Por Santiago Carvajal*
Sobre el amor se han escrito ríos de tinta y en su nombre se han hecho hasta las más descabelladas e inverosímiles proezas. ¡Y se siguen haciendo! Quiero contarle una historia que hace poco conocí y que me recordó una de las más potentes -y quizás más importantes- formas del amor: el amor propio. Este relato narra el orgullo desde la cotidianidad. Antes de empezar, quiero que recuerde que amar muchas veces es un acto revolucionario y lo es aún más en el contexto de un país como Colombia.
El hijo número trece de una pareja indígena Guane fue llamado Martín. Desde su infancia Martín supo que no le atraían las mujeres. A sus catorce años, en parte para evitar las preguntas suspicaces de sus padres y en parte por curiosidad, tuvo un hijo. Pensó que el nacimiento de su hijo marcaría el final de sus días en la casa familiar. No fue así. Martín cuidó a sus padres hasta sus últimos días.
Es flaco, de mediana estatura, le gusta pintarse las uñas de negro y en su cara se pueden ver sus rasgos indígenas. Dice que le gusta el rock, a su hijo le gusta el rap y que no se identifica bajo la etiqueta gay, le es ajena. Su hijo estudia música, vive en Barranquilla y tienen una buena relación. Nunca le ocultó a su hijo su orientación sexual y desde siempre ha sentido su apoyo, al fin y al cabo, la diversidad como valor está en el ADN de esta familia. Vive en el corregimiento de Guane -una comunidad pequeña que sobrevive en parte gracias al turismo proveniente de Barichara- que conserva el nombre de la comunidad indígena originaria de esas tierras y de la que Martín es descendiente: los indígenas Guane. Es mototaxista —un oficio desempeñado tradicionalmente por hombres, por machos— del que se siente orgulloso y en el que, exceptuando un par de episodios con comentarios malintencionados, nunca se ha sentido discriminado por su orientación sexual.
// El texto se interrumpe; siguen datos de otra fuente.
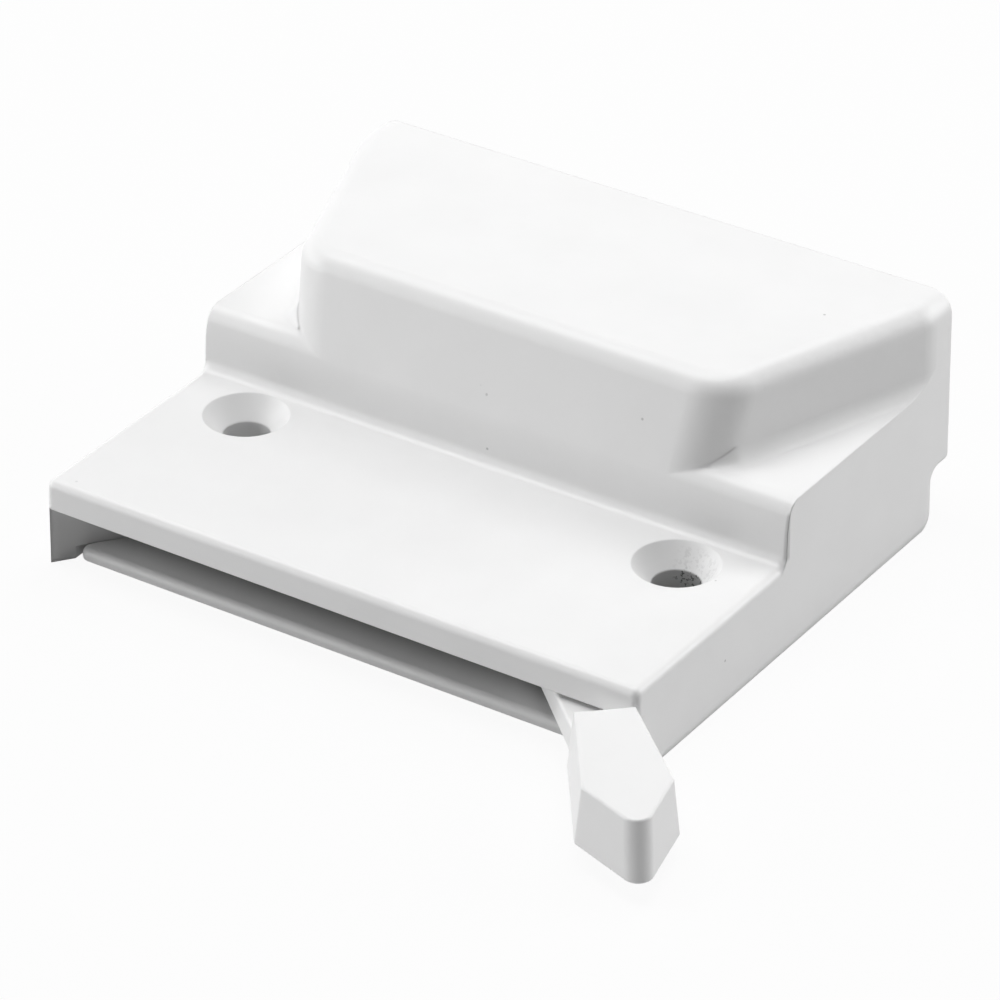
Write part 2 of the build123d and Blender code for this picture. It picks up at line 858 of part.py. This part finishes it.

En su comunidad no se habla de su orientación sexual y tampoco es necesario, todos le respetan. Martín es un hombre feliz o al menos así parece por su forma de hablar, de reconocerse y de sentirse parte de su comunidad. En su relato sereno, alegre y juguetón se puede ver cómo Martín ha logrado escapar casi por completo del fantasma de la homofobia. Creo que hay al menos dos buenas razones por las que Martín ha escapado de la oscuridad de la discriminación: por un lado, la amable y unida comunidad en la que vive en la que la palabra homofobia parece no significar nada; por el otro, un amor propio inquebrantable, potente y orgulloso de su identidad y de no esconder su forma de amar.
Cada 28 de junio se celebra el día del orgullo LGBT. La palabra orgullo es escurridiza pues se llena de contenido dependiendo de quién la pronuncia y la apropia. Las formas en las que personas LGBT lo hacen son especialmente significativas pues hablan de resistencia, empoderamiento, liberación, empatía, activismo, agradecimiento, entre muchas otras. La de Martín habla un poco de cotidianidad, de esperanza y alegría.
Quiero pensar que en Colombia avanzaremos a nuevas realidades en donde el orgullo signifique más agradecimiento y menos resistencia, donde no exista nada de lo que se deba resistir. Más experiencias vitales como la de Martín donde la orientación sexual o la identidad de género no sean un asunto problemático o un acto desafiante, pues al fin y al cabo son elementos esenciales de los seres humanos. Para ello se requiere que la comunidad acoja y reconozca la diversidad, realidad que en el país está limitada a la excepción. Celebro la fecha del orgullo con la esperanza que transmite la historia de este hombre de Guane y con la convicción de que amarse a sí mismo es la mejor manera de estar listos para amar a los demás.
* Investigador de la Línea de Género de Dejusticia.